It is more likely than not that Al Sissi will be able to pull together the Egyptian “State” structure after the period of upheaval that almost collapsed state institutions. Some Egyptians question the wisdom of keeping the rotten state structure together to start with, but any other option would have raised catastrophic scenarios for Egypt and the Middle East.
Reforming this structure must indeed be on top of Al Sissi priorities. But the Egyptian President was faced from day one with a mission impossible: a collapsing economy, chaos, domestic and foreign terrorism, and a relentless campaign by the deposed Muslim Brotherhood to overthrow the military regime and reinstate Morsi.
While Al Sissi succeeded, relatively, in stabilizing the situation, he is still faced with enormous challenges, some of them coming from within his own camp. He recently fired his chief of the General Intelligence Service, Mohammed Farid Al Tuhami, and replaced him with his deputy, General Khaled Fawzi. The official story circulated by the Service was that the decision came about because of health reasons, but there have been speculations in Cairo about the real reason for Al Tuhami’s abrupt dismissal.
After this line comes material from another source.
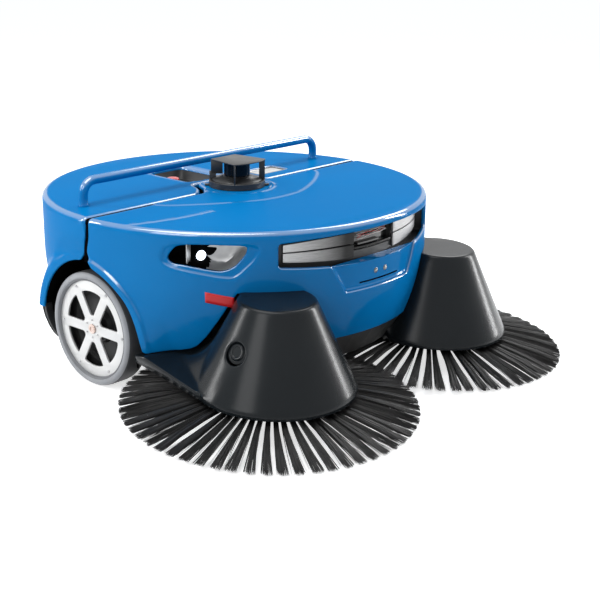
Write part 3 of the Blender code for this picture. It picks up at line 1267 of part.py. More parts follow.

Some pointed to the recently leaked tapes of sensitive conversations inside the office of Al Sissi’s Chief of Staff. The conversations were related to changing the nature of the building where Morsi was kept in custody after he was arrested in the presidential palace and putting him under the jurisdiction of the Ministry of Interior instead of the Army as the law requires. The conversations themselves sound worthless, as it was indeed irrelevant where Morsi was kept in custody. Rather, protecting his life was extremely important at that juncture. But the fact that someone planted a microphone in the office of the President’s chief of staff was indicative of a bigger issue.
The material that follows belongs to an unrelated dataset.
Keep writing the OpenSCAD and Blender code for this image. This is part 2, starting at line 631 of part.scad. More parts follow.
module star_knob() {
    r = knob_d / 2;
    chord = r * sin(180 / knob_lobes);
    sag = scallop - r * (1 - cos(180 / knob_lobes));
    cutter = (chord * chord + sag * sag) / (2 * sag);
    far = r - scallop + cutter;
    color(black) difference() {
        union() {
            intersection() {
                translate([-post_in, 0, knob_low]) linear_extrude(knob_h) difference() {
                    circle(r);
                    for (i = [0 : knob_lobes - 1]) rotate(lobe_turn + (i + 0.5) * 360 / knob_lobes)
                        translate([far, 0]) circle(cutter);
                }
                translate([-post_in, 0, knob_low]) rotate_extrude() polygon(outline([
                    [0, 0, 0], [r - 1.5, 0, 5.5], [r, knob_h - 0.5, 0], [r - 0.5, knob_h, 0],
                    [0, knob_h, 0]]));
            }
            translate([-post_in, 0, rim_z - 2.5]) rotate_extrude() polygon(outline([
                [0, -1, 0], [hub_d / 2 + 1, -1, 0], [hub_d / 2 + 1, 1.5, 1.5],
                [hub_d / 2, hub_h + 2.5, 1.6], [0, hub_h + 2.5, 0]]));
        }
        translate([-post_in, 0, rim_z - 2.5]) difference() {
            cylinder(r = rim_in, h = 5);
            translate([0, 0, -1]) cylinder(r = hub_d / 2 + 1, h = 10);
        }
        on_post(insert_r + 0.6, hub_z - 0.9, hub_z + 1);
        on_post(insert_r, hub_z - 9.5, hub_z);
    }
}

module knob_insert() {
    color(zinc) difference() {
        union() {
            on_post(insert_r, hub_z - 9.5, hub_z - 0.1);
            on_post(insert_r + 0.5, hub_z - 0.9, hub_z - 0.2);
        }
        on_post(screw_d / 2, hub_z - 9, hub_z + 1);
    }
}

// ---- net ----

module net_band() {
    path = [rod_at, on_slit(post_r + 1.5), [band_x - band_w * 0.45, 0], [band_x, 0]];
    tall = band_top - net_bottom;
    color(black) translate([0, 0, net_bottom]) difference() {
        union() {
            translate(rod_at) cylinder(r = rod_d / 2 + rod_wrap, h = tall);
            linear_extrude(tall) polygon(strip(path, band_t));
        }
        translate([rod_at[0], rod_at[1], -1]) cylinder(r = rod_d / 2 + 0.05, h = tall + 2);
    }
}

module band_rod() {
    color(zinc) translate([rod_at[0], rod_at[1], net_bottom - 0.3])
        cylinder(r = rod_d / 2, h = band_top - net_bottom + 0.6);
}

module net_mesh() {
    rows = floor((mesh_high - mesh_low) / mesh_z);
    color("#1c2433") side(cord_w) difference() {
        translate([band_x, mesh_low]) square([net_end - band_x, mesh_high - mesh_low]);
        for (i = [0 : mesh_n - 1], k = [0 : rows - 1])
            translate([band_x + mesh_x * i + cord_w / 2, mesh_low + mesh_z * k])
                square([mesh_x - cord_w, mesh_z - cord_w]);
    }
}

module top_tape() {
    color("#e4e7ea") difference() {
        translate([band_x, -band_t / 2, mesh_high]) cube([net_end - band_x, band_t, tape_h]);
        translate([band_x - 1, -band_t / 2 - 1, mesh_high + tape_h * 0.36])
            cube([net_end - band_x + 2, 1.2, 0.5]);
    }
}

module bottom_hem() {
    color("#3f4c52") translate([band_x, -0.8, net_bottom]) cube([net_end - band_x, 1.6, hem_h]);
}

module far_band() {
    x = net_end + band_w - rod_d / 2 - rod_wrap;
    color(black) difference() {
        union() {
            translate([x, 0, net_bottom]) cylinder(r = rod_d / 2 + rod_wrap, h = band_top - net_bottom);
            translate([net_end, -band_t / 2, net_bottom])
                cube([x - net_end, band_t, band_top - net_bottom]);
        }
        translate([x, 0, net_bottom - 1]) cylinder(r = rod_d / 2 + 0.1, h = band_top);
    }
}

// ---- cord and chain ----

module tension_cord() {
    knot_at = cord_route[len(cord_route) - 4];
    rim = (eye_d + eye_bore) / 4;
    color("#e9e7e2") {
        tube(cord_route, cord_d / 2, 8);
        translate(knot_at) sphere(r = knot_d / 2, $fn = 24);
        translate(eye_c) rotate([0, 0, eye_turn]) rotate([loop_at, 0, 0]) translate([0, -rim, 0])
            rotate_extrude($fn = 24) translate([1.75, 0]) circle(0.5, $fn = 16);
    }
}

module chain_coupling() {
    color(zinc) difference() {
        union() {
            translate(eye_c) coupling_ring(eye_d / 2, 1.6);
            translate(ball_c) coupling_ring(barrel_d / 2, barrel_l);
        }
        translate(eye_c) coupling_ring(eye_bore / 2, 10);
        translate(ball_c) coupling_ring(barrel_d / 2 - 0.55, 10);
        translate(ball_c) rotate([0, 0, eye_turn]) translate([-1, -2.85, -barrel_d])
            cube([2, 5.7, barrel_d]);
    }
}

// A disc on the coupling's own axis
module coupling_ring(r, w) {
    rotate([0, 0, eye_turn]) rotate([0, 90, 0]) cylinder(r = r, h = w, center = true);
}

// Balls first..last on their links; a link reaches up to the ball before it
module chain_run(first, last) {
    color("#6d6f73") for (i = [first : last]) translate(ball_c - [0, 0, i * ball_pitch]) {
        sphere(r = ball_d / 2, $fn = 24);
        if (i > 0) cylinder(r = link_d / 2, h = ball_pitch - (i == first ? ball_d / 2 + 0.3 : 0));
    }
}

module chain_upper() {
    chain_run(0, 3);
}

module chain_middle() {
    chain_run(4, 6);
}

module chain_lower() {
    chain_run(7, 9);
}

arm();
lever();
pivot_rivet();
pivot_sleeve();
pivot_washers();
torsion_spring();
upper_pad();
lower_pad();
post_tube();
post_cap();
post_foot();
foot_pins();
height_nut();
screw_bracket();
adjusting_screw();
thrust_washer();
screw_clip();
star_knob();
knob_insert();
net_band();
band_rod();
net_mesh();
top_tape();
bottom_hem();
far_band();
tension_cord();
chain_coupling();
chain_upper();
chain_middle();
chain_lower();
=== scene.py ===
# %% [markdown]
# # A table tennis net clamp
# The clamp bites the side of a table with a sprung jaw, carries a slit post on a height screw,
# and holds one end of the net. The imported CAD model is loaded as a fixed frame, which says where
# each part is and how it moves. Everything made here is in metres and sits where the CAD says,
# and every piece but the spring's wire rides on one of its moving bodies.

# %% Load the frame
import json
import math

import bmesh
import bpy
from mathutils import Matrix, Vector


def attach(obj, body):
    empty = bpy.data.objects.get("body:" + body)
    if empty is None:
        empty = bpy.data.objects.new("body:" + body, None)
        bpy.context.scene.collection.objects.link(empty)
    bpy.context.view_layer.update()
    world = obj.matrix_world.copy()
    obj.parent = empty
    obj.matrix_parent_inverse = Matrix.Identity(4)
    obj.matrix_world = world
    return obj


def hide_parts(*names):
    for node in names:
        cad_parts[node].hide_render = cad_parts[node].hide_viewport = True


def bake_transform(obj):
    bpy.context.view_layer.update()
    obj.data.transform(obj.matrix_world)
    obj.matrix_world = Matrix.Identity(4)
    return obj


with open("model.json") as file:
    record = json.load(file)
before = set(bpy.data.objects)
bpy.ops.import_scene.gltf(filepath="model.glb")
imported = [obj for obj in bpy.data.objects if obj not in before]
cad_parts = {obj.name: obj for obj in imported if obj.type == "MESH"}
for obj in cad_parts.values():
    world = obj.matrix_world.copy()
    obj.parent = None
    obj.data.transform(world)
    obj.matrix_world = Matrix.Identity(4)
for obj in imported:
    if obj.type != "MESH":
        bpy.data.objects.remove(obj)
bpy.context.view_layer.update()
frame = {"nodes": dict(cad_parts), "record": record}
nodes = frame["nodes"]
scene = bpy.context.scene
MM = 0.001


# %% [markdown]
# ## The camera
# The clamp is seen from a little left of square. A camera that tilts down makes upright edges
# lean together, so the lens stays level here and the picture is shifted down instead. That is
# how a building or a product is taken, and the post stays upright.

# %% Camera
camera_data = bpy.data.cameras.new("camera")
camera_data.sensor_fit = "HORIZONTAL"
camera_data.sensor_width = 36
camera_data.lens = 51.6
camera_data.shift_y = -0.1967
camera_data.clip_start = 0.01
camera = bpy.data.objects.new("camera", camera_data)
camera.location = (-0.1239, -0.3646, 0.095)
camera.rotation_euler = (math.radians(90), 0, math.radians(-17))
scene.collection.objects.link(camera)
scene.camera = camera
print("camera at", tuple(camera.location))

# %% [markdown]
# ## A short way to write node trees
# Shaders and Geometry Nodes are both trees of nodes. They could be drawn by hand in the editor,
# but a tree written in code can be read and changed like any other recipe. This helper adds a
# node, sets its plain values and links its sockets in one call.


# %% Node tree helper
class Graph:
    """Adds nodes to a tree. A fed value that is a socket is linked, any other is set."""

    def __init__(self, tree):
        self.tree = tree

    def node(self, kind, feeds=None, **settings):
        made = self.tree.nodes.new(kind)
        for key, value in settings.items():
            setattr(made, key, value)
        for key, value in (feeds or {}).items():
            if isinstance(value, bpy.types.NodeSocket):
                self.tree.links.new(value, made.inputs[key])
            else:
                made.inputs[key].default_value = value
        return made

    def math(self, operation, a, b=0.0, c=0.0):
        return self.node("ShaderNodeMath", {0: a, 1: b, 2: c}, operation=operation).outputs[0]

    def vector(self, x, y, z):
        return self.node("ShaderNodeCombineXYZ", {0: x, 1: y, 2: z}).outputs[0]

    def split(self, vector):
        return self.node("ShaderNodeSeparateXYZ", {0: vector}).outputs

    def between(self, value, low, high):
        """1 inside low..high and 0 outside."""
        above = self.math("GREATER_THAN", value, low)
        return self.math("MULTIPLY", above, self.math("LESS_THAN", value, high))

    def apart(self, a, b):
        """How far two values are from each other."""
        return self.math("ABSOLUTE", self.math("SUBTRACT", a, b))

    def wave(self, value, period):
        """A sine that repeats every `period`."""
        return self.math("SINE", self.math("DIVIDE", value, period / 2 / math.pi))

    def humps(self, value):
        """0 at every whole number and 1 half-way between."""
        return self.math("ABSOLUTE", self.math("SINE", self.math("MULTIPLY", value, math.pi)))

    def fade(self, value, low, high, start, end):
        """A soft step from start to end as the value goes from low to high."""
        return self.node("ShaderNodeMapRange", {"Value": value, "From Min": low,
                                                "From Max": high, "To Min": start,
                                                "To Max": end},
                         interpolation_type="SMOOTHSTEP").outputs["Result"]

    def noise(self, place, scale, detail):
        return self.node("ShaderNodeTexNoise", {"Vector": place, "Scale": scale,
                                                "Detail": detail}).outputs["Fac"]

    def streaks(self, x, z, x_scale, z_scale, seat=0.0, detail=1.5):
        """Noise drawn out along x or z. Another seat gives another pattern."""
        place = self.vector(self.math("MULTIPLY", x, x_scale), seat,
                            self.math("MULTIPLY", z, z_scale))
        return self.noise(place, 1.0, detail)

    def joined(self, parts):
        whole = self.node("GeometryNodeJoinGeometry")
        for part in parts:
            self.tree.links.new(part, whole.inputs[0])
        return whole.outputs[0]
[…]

The discontent with Al Tuhami, however, is actually deeper than that. There have been continuous flows of information, collected by the Agency itself, that the director has been meeting with some old time, old regime friends of his to “explain” how they can conduct their public discourse and enhance their relative weight under the new regime.
Al Tuhami rejected many views, inside his service, that he should slow down the return of figures perceived by the population to be loyal Mubarak cronies. He refused to provide information collected by the service to incriminate notoriously corrupt officials in the Mubarak clique. He is said to have discussed with Saudi officials certain issues that he should not have revealed.
In any case, if Al Tuhami’s departure were merely a change of personnel it would not mount to something important in itself. If it is indeed the beginning of a general plan to overhaul the state machine, it should be more than welcomed.
Al Tuhami was too cozy with Mubarak’s circles to envision that needed overhaul. He was in fact too traditional to even see the need for change. The Egyptian General Intelligence Service has sufficient data on the corruption of figures in the highest echelon of the public service and their foreign bank accounts and shady deals with private businesses. If indeed it is time to clean the mess of the bureaucracy in Egypt, this information can come in handy.
Yet, the more urgent need is to formulate a plan to influence how the population perceive the regime and to raise the public understanding of the sensitivity of this phase in the country’s history and magnitude of the real problems it is facing. It is not helpful to the stability of Egypt to view the current regime as an extension of the Mubarak era or to delay the needed reform in bureaucracy, the advertising agencies called media and the police force. These are the “points of touch” that “actualize” the State in the view of the population.